• OBJECTIVE: Nothing but the line with "List this object's" and the lines after it, through the end of the records below, is to be repeated, exactly as it is.

• DATASET EXCERPTS:
******************************

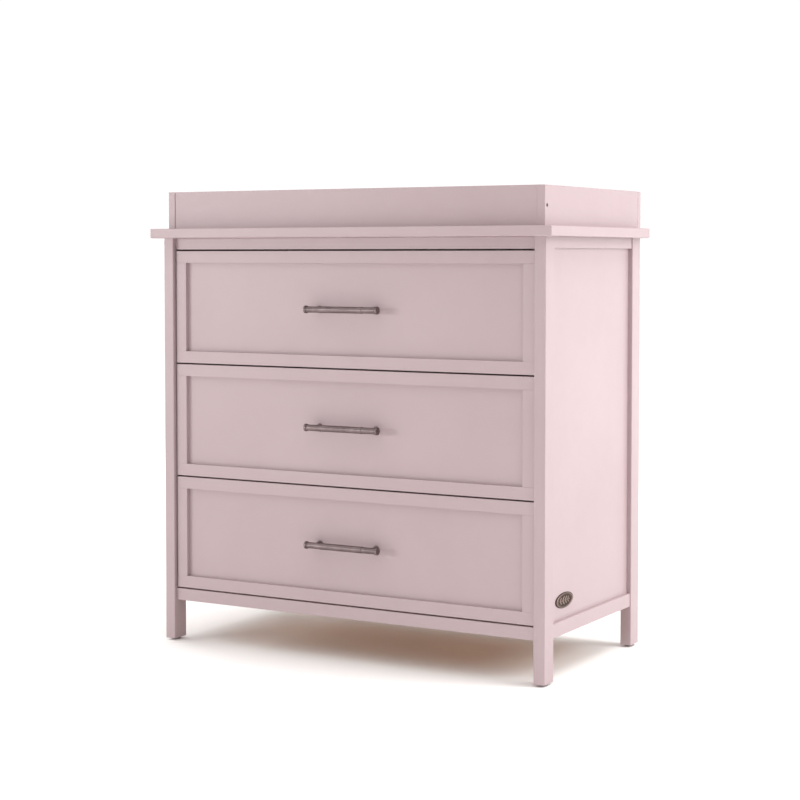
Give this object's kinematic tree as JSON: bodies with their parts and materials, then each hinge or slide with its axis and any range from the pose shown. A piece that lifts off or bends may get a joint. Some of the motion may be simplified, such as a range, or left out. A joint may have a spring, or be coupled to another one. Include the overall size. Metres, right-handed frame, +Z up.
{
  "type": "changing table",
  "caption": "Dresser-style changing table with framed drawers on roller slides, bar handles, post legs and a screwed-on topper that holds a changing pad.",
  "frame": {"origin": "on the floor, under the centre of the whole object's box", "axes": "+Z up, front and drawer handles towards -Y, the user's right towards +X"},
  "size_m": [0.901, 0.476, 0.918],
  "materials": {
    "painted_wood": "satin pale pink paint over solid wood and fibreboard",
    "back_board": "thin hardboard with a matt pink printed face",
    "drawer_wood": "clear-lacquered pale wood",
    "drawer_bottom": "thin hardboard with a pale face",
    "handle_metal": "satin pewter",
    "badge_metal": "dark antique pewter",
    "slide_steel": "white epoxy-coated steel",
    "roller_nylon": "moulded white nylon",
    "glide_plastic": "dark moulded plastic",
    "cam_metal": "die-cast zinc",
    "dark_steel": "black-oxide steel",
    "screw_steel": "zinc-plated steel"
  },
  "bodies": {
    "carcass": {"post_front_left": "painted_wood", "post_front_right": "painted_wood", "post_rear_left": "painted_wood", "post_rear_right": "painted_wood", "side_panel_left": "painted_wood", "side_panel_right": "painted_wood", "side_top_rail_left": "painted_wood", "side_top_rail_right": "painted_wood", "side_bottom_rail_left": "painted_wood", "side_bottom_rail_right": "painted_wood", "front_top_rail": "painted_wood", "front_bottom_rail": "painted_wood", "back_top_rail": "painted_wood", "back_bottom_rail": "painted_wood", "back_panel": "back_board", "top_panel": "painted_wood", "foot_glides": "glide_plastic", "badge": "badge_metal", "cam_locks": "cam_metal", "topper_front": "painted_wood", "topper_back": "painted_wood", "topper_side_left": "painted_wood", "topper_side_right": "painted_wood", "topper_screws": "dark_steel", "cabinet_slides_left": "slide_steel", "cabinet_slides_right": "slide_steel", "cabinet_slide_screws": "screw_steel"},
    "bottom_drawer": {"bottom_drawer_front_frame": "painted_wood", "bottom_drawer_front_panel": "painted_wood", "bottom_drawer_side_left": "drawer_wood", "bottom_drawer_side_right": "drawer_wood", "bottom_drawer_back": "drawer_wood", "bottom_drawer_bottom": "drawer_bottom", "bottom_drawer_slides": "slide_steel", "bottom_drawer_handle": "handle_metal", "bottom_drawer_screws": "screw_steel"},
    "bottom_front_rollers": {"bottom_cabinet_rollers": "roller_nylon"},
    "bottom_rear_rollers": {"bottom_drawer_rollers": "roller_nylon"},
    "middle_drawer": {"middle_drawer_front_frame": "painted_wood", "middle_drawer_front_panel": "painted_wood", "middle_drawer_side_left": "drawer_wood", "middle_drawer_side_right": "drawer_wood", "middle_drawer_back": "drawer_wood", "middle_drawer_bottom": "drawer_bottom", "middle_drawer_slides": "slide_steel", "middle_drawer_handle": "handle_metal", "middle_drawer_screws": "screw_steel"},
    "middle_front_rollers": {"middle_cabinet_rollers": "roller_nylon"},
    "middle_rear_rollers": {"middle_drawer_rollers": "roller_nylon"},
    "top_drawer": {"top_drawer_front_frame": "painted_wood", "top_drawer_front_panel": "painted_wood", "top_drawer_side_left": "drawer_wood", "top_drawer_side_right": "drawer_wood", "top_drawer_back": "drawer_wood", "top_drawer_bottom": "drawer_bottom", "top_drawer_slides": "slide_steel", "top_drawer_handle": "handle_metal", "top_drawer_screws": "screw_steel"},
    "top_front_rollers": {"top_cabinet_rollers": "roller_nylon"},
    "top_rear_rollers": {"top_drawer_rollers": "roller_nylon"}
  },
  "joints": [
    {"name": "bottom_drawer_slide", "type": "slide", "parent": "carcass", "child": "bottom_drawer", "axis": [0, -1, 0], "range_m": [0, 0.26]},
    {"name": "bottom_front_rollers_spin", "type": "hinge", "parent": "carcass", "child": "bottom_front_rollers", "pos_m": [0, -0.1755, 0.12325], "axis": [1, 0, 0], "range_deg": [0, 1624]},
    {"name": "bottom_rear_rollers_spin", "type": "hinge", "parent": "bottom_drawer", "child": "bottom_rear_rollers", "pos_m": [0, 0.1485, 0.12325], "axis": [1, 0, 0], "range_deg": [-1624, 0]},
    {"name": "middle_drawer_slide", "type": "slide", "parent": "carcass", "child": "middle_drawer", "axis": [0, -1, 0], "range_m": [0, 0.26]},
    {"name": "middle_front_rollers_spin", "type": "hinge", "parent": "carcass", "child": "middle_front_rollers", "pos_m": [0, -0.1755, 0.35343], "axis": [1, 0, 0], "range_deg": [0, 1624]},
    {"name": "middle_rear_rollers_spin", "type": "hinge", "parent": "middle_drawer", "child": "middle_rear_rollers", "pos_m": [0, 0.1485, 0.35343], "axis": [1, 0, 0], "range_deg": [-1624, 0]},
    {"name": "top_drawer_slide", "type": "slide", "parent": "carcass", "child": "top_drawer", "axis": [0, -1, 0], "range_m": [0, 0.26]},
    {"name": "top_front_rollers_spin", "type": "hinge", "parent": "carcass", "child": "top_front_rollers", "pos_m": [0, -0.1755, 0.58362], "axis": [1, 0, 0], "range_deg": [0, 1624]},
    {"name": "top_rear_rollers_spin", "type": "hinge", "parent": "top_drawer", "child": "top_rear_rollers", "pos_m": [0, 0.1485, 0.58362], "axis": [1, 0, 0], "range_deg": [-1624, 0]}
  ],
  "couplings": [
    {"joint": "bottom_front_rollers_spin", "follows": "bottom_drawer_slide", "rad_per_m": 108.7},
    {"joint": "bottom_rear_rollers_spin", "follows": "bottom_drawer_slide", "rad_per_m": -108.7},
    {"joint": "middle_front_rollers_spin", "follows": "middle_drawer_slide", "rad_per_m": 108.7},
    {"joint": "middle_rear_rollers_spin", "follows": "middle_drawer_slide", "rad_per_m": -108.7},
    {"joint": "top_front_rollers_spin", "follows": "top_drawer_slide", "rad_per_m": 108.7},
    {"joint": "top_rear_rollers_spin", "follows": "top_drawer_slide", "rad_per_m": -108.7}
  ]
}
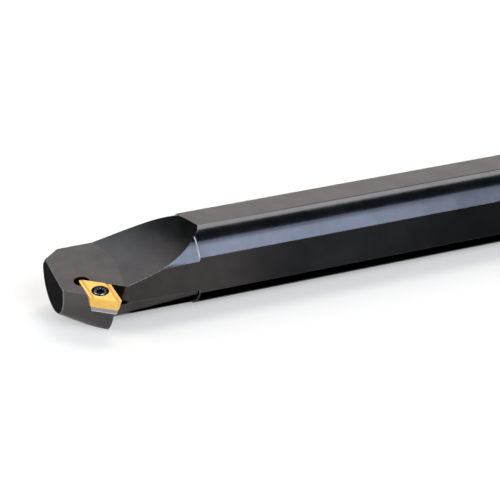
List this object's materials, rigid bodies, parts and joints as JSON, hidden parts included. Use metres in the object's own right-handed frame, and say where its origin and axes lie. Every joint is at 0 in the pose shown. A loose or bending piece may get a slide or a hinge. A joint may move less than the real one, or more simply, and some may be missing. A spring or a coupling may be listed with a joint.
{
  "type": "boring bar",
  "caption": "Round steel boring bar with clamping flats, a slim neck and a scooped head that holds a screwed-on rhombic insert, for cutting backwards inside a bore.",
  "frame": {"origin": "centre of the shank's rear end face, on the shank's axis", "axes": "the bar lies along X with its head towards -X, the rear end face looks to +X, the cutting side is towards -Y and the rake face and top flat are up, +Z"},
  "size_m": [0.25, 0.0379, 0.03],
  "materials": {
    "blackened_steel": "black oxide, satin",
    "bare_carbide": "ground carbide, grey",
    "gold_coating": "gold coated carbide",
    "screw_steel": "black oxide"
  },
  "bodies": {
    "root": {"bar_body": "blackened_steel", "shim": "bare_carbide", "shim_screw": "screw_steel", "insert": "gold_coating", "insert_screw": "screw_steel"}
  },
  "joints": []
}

******************************

• RESPONSE:
List this object's materials, rigid bodies, parts and joints as JSON, hidden parts included. Use metres in the object's own right-handed frame, and say where its origin and axes lie. Every joint is at 0 in the pose shown. A loose or bending piece may get a slide or a hinge. A joint may move less than the real one, or more simply, and some may be missing. A spring or a coupling may be listed with a joint.
{
  "type": "boring bar",
  "caption": "Round steel boring bar with clamping flats, a slim neck and a scooped head that holds a screwed-on rhombic insert, for cutting backwards inside a bore.",
  "frame": {"origin": "centre of the shank's rear end face, on the shank's axis", "axes": "the bar lies along X with its head towards -X, the rear end face looks to +X, the cutting side is towards -Y and the rake face and top flat are up, +Z"},
  "size_m": [0.25, 0.0379, 0.03],
  "materials": {
    "blackened_steel": "black oxide, satin",
    "bare_carbide": "ground carbide, grey",
    "gold_coating": "gold coated carbide",
    "screw_steel": "black oxide"
  },
  "bodies": {
    "root": {"bar_body": "blackened_steel", "shim": "bare_carbide", "shim_screw": "screw_steel", "insert": "gold_coating", "insert_screw": "screw_steel"}
  },
  "joints": []
}